15 January 1998
UNSCOM CHAIRMAN BUTLER LEAVES FOR BAGHDAD
(U.N. says evidence exists of Iraqi biological experiments on dogs) (400) By Judy Aita USIA United Nations Correspondent United Nations -- The head of the U.N. Special Commission overseeing the destruction of Iraqi weapons (UNSCOM) January 15 left U.N. headquarters for meetings with senior Iraqi officials in Baghdad early next week, a U.N. spokesman said. UNSCOM Chairman Ambassador Richard Butler will meet first with French officials before proceeding to Baghdad, U.N. spokesman Fred Eckhard said. Butler will meet with Iraqi Deputy Prime Minister Tariq Aziz on January 19 and 20 "to discuss policy questions, in particular the question of access." He's expected to leave Baghdad on the morning of January 21 and be back in New York January 22. The inspection team headed by UNSCOM inspector Scott Ritter, the American with whom Iraq refuses to cooperate, did not attempt to go on mission January 15, Eckhard also said.
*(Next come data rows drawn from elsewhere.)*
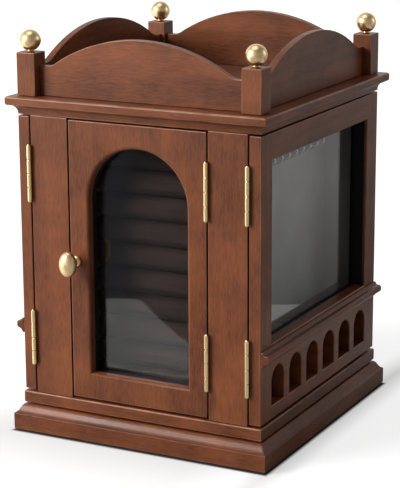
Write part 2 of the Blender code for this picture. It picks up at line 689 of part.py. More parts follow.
def build_gallery(pivot):
    """Four curved rails between square posts, with a brass ball on each post."""
    for name, along_x, sign in (("gallery_rail_front", True, -1), ("gallery_rail_back", True, 1),
                                ("gallery_rail_left", False, -1), ("gallery_rail_right", False, 1)):
        piece(name, lambda bm: add_rail(bm, along_x, sign), "walnut", pivot, 30)
    bore, depth = FINIAL_DOWEL_RADIUS + SEAT_GAP, FINIAL_DOWEL_LENGTH + SEAT_GAP
    for sy, end in ((-1, "front"), (1, "back")):
        for sx, side in ((-1, "left"), (1, "right")):
            x, y = sx * (HALF_WIDTH - POST_SIDE / 2), sy * (HALF_DEPTH - POST_SIDE / 2)
            post = piece(f"post_{end}_{side}", lambda bm: add_post(bm, x, y), "walnut", pivot)
            combine(post, cutter(f"bore_{end}_{side}", lambda bm: add_turned(
                bm, [(bore, -depth), (bore, CUT_OVERRUN)], (x, y, POST_TOP), SMALL_SIDES)))
            piece(f"finial_{end}_{side}", lambda bm: add_finial(bm, x, y), "brass", pivot, 40)


def drawer_cells():
    """Floor and ceiling of each drawer's cell, from the bottom up. Runners lie between the cells."""
    pitch = (CORNICE_BOTTOM - BOARD_TOP) / DRAWER_COUNT
    cells = []
    for i in range(DRAWER_COUNT):
        floor = BOARD_TOP + i * pitch + (RUNNER_THICKNESS / 2 if i else 0)
        ceiling = BOARD_TOP + (i + 1) * pitch - (RUNNER_THICKNESS / 2 if i < DRAWER_COUNT - 1 else 0)
        cells.append((floor, ceiling))
    return cells


def build_divider(side, word, pivot):
    """The felt-covered wall of a necklace compartment, with its catch tray outside and drawer runners inside."""
    inner_back = INNER_FRONT - SEAT_GAP
    low_x, high_x = sorted((side * DIVIDER_INNER, side * DIVIDER_OUTER))
    wall = piece(f"compartment_wall_{word}", lambda bm: add_box(
        bm, (low_x, -inner_back, CASE_BOTTOM), (high_x, inner_back, CASE_TOP)), "grey_felt", pivot)
    cells = drawer_cells()

    def add_carried(bm):
        inner_low, inner_high = sorted((side * (DIVIDER_INNER + GLUE_LAP), side * (DIVIDER_INNER - RUNNER_WIDTH)))
        for (floor, ceiling), (next_floor, next_ceiling) in zip(cells, cells[1:]):
            add_box(bm, (inner_low, inner_back - DRAWER_LENGTH, ceiling), (inner_high, inner_back, next_floor))
        outer_low, outer_high = sorted((side * (DIVIDER_OUTER - GLUE_LAP), side * (DIVIDER_OUTER + CATCH_TRAY_WIDTH)))
        low_z = CASE_BOTTOM + CATCH_TRAY_RISE
        add_open_box(bm, (outer_low, GLUE_LAP - inner_back, low_z),
                     (outer_high, CATCH_TRAY_LENGTH - inner_back, low_z + CATCH_TRAY_HEIGHT), CATCH_TRAY_WALL)

    combine(wall, cutter(f"{word}_wall_fittings", add_carried), "UNION")


def add_ring_pad(bm):
    """Padded ring rolls in one upholstered piece: bulging fronts, slits between them, ends drawn in."""
    room = CASE_TOP - CASE_BOTTOM
    count = int(room / ROLL_PITCH)
    first = CASE_BOTTOM + (room - count * ROLL_PITCH) / 2
    height = ROLL_PITCH - ROLL_PARTING
    crest = [*ROLL_CREST_shares, *[(depth, -rise) for depth, rise in reversed(ROLL_CREST_shares[:-1])]]
    outline = [(0.0, CASE_TOP)]
    for i in reversed(range(count)):
        middle = first + (i + 1 / 2) * ROLL_PITCH
        outline += [(ROLL_DEPTH * depth, middle + height * rise) for depth, rise in crest]
    outline.append((0.0, CASE_BOTTOM))
    half_length = DIVIDER_INNER - SEAT_GAP
    loops = []
    for x, drawn in ((-half_length, 1), (ROLL_END_DRAW - half_length, 0), (half_length - ROLL_END_DRAW, 0),
                     (half_length, 1)):
        loop = [Vector((x, PAD_BACK - ROLL_BACKING - max(depth - drawn * ROLL_END_DRAW, 0), z)) for depth, z in outline]
        loops.append([*loop, Vector((x, PAD_BACK, CASE_BOTTOM)), Vector((x, PAD_BACK, CASE_TOP))])
    add_loft(bm, loops)


def add_hooks(bm, side):
    """A row of bent-wire hooks driven into the rail of one necklace compartment."""
    face = DIVIDER_OUTER + SEAT_GAP + HOOK_RAIL_THICKNESS
    z = CASE_TOP - HOOK_DROP
    wire_sides = SCREW_SIDES - 2
    for i in range(HOOK_COUNT):
        y = (i - (HOOK_COUNT - 1) / 2) * HOOK_PITCH
        path = [(-HOOK_RAIL_THICKNESS / 2, 0.0, 0.0), (HOOK_SHANK, 0.0, 0.0)]
        for k in range(1, ROUND_STEPS + 2):
            angle = math.pi * HOOK_TURN_share * k / (ROUND_STEPS + 1)
            path.append((HOOK_SHANK + HOOK_BEND_RADIUS * math.sin(angle), HOOK_BEND_RADIUS * (1 - math.cos(angle)),
                         angle))
        loops = []
        for out, up, angle in path:
            across = Vector((-math.sin(angle) * side, 0, math.cos(angle)))
            center = Vector((side * (face + out), y, z + up))
            loop = []
            for s in range(wire_sides):
                turn = 2 * math.pi * s / wire_sides
                loop.append(center + Vector((0, HOOK_WIRE_RADIUS * math.cos(turn), 0))
                            + across * (HOOK_WIRE_RADIUS * math.sin(turn)))
            loops.append(loop)
        add_loft(bm, loops)


def build_hook_rail(side, word, pivot):
    """A rail on the compartment wall with its row of hooks."""
    low_x, high_x = sorted((side * (DIVIDER_OUTER + SEAT_GAP), side * (DIVIDER_OUTER + SEAT_GAP + HOOK_RAIL_THICKNESS)))
    reach = (HOOK_COUNT - 1) / 2 * HOOK_PITCH + HOOK_RAIL_END
    z = CASE_TOP - HOOK_DROP
    rail = piece(f"hook_rail_{word}", lambda bm: add_box(
        bm, (low_x, -reach, z - HOOK_RAIL_HEIGHT / 2), (high_x, reach, z + HOOK_RAIL_HEIGHT / 2)),
        "brass", pivot, 40)
    combine(rail, cutter(f"{word}_hooks", lambda bm: add_hooks(bm, side)), "UNION")


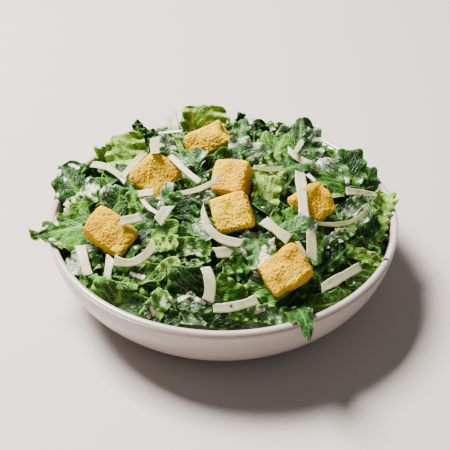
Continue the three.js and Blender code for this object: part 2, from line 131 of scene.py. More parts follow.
def cells(points: Array, size: float, seed: int) -> tuple[Array, Array]:
    """Distances to the two nearest of many scattered seeds, for blisters and crumb.

    Args:
        points: places in millimetres.
        size: mean distance between seeds in millimetres.
        seed: chooses another pattern.

    Returns:
        Distance to the nearest seed and to the next one, in cell sizes.
    """
    place = points / size
    cell = np.floor(place)
    first = np.full(points.shape[:-1], FAR_OFF)
    second = first.copy()
    for corner in product((-1, 0, 1), repeat=3):
        home = cell + corner
        offset = [lattice(home, seed + AXIS_SEEDS * axis) for axis in range(3)]
        distance = np.linalg.norm(home + np.stack(offset, axis=-1) - place, axis=-1)
        second = np.minimum(second, np.maximum(first, distance))
        first = np.minimum(first, distance)
    return first, second


def smooth(low: float, high: float, value: Array) -> Array:
    """Share from 0 to 1, with soft ends, of the way from low to high."""
    return eased(np.clip((value - low) / (high - low), 0, 1))


def unit(vectors: Array) -> Array:
    """The same directions, each one long."""
    shortest = 1e-9
    return vectors / np.maximum(np.linalg.norm(vectors, axis=-1, keepdims=True), shortest)


@dataclass(frozen=True)
class Pattern:
    """Smooth noise with a purpose, such as a leaf's creases.

    `size` is the width of one bump in millimetres, `seed` sets the pattern apart from a
    piece's others, `octaves` are its layers, and `stretch` draws it out along an axis where
    it is below 1.
    """

    size: float
    seed: int
    octaves: int = 1
    stretch: Place = (1, 1, 1)

    def at(self, points: Array, seed: int = 0) -> Array:
        """The pattern at places in millimetres, from -1 to 1, varied by a piece's own seed."""
        return noise(points * self.stretch, self.size, self.seed + seed, self.octaves)


# ------------------------------------------------------------------ meshes


@dataclass
class Patches:
    """Many small meshes that become one piece."""

    points: list[Array] = field(default_factory=list)
    faces: list[Array] = field(default_factory=list)
    masks: list[Array] = field(default_factory=list)
    places: list[Array] = field(default_factory=list)
    count: int = 0

    def add(self, points: Array, faces: Array, masks: Array, places: Array) -> None:
        """Takes one more mesh.

        Args:
            points: places in millimetres.
            faces: triangles, as numbers of points.
            masks: four shares for each point, which the finish reads as `mask`.
            places: where each point is on its own piece, which the finish reads as `place`.
        """
        self.points.append(points.reshape(-1, 3))
        self.faces.append(faces.reshape(-1, 3) + self.count)
        self.masks.append(masks.reshape(-1, 4))
        self.places.append(places.reshape(-1, 3))
        self.count += self.points[-1].shape[0]

    def build(self, name: str) -> Object:
        """Makes the piece.

        Args:
            name: the piece's name.

        Returns:
            The new object, smooth shaded, with its place in its mesh.
        """
        mesh = bpy.data.meshes.new(name)
        points = np.concatenate(self.points) * MM
        faces = np.concatenate(self.faces)
        mesh.vertices.add(len(points))
        mesh.vertices.foreach_set("co", points.astype(np.float32).ravel())
        mesh.loops.add(faces.size)
        mesh.loops.foreach_set("vertex_index", faces.astype(np.int32).ravel())
        mesh.polygons.add(len(faces))
        mesh.polygons.foreach_set("loop_start", np.arange(0, faces.size, 3, dtype=np.int32))
        mesh.polygons.foreach_set("loop_total", np.full(len(faces), 3, np.int32))
        mesh.update(calc_edges=True)
        write_mask(mesh, np.concatenate(self.masks))
        place = mesh.attributes.new("place", "FLOAT_VECTOR", "POINT")
        place.data.foreach_set("vector", np.concatenate(self.places).astype(np.float32).ravel())
        mesh.shade_smooth()
        made = bpy.data.objects.new(name, mesh)
        bpy.context.scene.collection.objects.link(made)
        return made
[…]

Ritter is waiting for further instructions from Butler before attempting any new inspections. "Other teams covering chemical, nuclear, and biological weapons, as well as missiles, did inspections without any hitches," Eckhard said. On January 14, Butler gave to the Security Council a detailed composition of the UNSCOM team which attempted to undertake inspections under Ritter's direction but was blocked by Iraq on January 12. That team consisted of 44 persons, 28 of whom were classified as inspectors, the spokesman said. Of the 28 inspectors, 10 were Americans, five were Britons, three French, two Austrian, and the remaining eight came from Bosnia, Brazil, Finland, Germany, India, Ireland, Sweden, and Switzerland, Eckhard said. Asked about allegations of Iraqi biological weapons experiments on humans, Eckhard said that "the photograph that was referred to by one American television network is not, in the view of UNSCOM, evidence of experimentation on humans." The photograph "has not been made public," the U.N. spokesman said. "As a matter of policy, UNSCOM does not go public with any materials they get from Iraq. As far as the photograph goes, UNSCOM does not consider it evidence of experiments on humans." "There was, as well, a newspaper report of experiments on dogs," Eckhard said. "There were in fact video tapes of such experiments, but again these were not made public." "But, in fact, there does seem to have been experimentation on dogs," he said.